Let’s look at ALTR before word leaked to Wall Street that INTC was considering buying the firm.
the basics
ALTR was trading at about $35 a share, with earnings of, say, $1.75 a share in prospect for 2015 …in other words at about a 20x multiple. The long-term growth rate of eps is probably in the low teens. The market cap was $10.5 billion or so.
ALTR is one of two firms that together dominate the highly specialized market for programmable logic devices–a relatively stable, by technology standards at any rate, area.
20x for 10%-12% earnings growth doesn’t sent me running to the computer to place a buy order.
where the value is
small stuff
ALTR had $1.6 billion in net cash on the balance sheet at the end of 2014–that after spending $655 million buying back stock last year.
Yearly SG&A is running at about $300 million. Let’s say INTC could eliminate half of this by substituting its own corporate infrastructure. That would be enough to boost eps by 25%, so we’re looking at a 16 multiple on current earnings, which would be more reasonable.
the big attraction–intellectual property
The main source of value for INTC is the company’s accumulated knowledge, experience and computer code for creating and operating PLDs. How do we measure that?
The simplest, and only straightforward, thing to do is to add up R&D expenditures over, say, the past decade and see what that totals. This will be an understatement, of the value of ALTR’s intellectual property because:
–there will always be some R&D related expenditure elsewhere on the income statement,
–duplicating the firm’s accumulated knowledge means spending in today’s and tomorrow’s dollars–not yesterday’s. The former is always more expensive, and
–we won’t capture stock based compensation.
measuring
1. For ALTR, the 10-year total R&D is $3 billion. Arbitrarily add $500 million for stock based compensation. Add in the net cash. We get a total of $5 billion in “asset value.” That doesn’t stack up well with ALTR’s pre-leak market cap.
2. Another approach. Current R&D expenditure is running over $400 million a year. Let’s say it would take ten years of spending at the current rate to duplicate ALTR’s intellectual property. That gets us to $6 billion in “asset value.”

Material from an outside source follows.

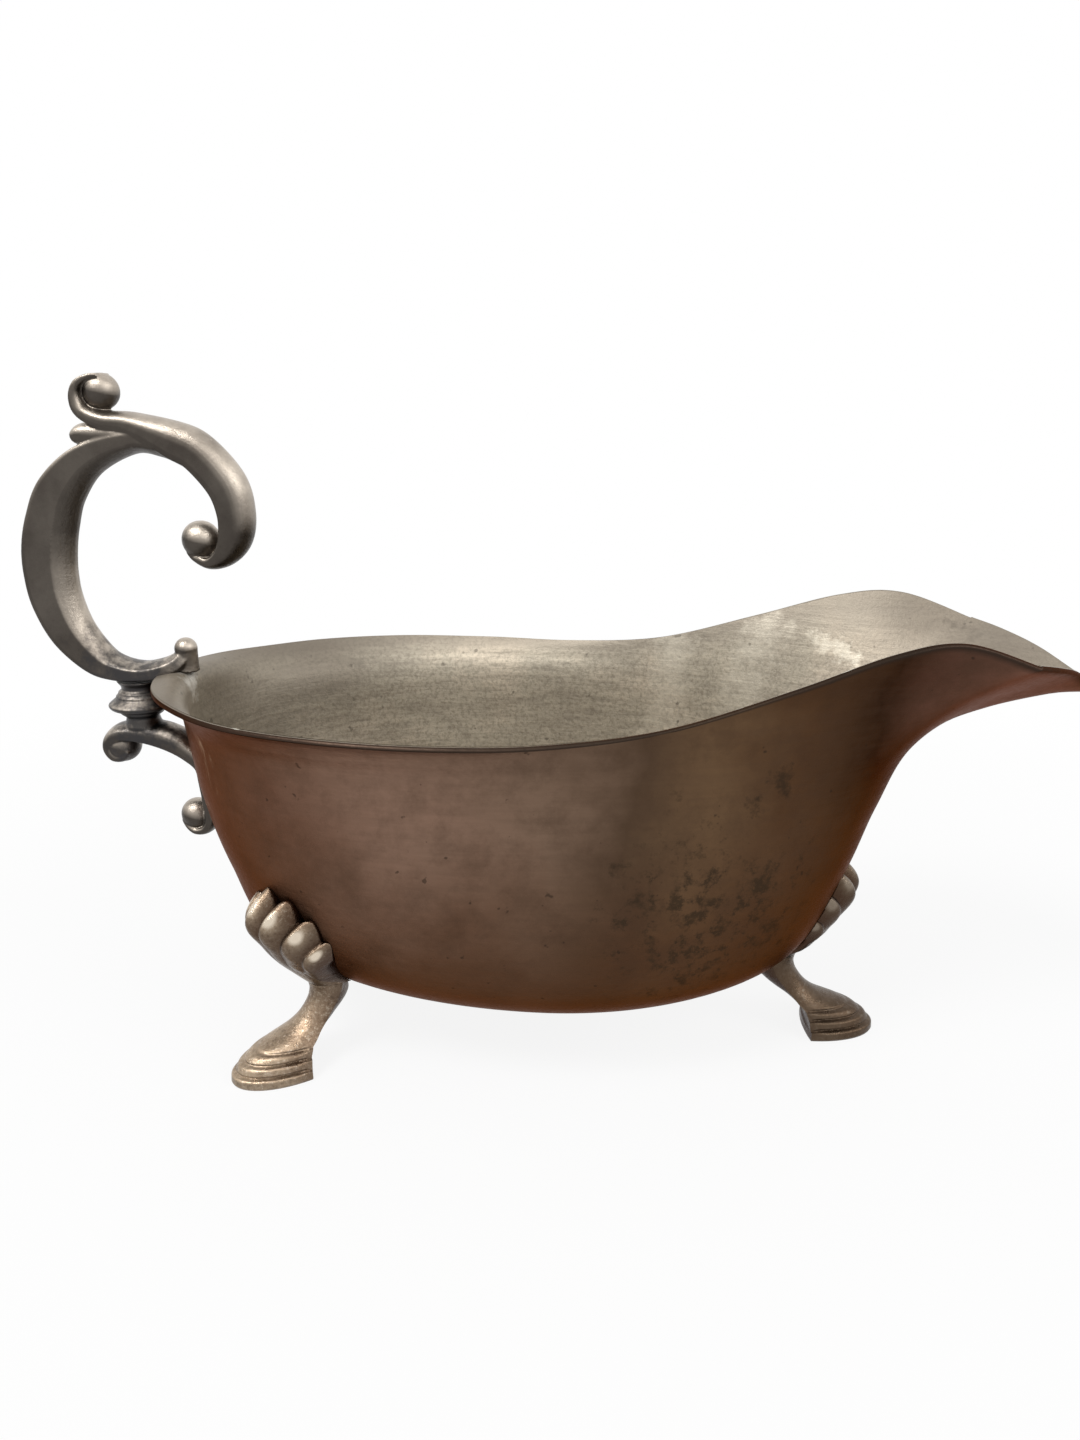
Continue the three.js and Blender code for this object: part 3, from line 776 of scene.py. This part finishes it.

3. Let’s consider the future earnings stream (this is arguably just dart throwing). Ignoring SG&A synergies, and with 300 million shares outstanding, $1.75 a share in eps translates into net income of $525 million. Let’s say earnings in eight years are double that, or $1.05 billion. If earnings progress in a linear fashion (another incredible simplification–but, hey, this is what securities analysts do), then the total earnings over the next eight years will be just over $6 billion. (Why eight years? My experience in analyzing corporate behavior in takeovers is that eight years is the outer limit of future earnings that companies are willing to pay for in an acquisition.)
Okay, we’ve got one figure, #1, that’s too low and another, #3, that’s too high- (and a giant leap of faith). Let’s add them together!
They total $11 billion.
Ta da!
That gets us to around the market cap of ALTR before the leak. To be clear, I’m not willing to defend to the death anything I’ve written so far. But Wall Street had to be tacitly thinking something like this for the price of ALTR to be at $35.
the leak …and a dilemma
Look back at #2 above. For INTC, the alternative to acquiring ALTR is doing #2. This would be expensive. More important, it would be time-consuming–time that INTC probably doesn’t have. And there’s the risk that its effort wouldn’t be successful.
Therefore, the value of ALTR is higher to INTC than to you or me. INTC is probably also figuring that it can expand the ALTR business dramatically over the coming years by stuffing every one of its servers full of ALTR chips. Therefore, $10 billion price leaves room for the acquisition to be accretive to earnings in a few years. Also, SG&A synergies.
On the other hand, any of us with a loose $10+ billion will probably find a lot of things we’d rather do than plunk it all down to buy ALTR. For us, $35 a share is a pretty rich price.
this brings us to the leak…
Both sides can make up numbers as well as I can.
Both know there are no other suitors.
Both know that INTC really wants ALTR.
Hence, the leak, which I would bet came from bankers representing ALTR. The idea is–let the market bid up the price/decide what the price should be.
I’m not sure whether the leak makes the situation better or worse. My guess is that a deal gets done somewhere between $35 and $40.
Isn’t a bit of double counting to included future earnings, and the intellectual property which underlie the future earnings? Also, if R&D were capitalized as asset investment is, then there would be depreciation subtracted from earnings and that is reasonable.
Thanks for your comments. Both are good points. The only thing I’d say is that no matter what liberties I take, I can’t find a reason for me (or anyone other than INTC) to pay more than $35 a share for ALTR.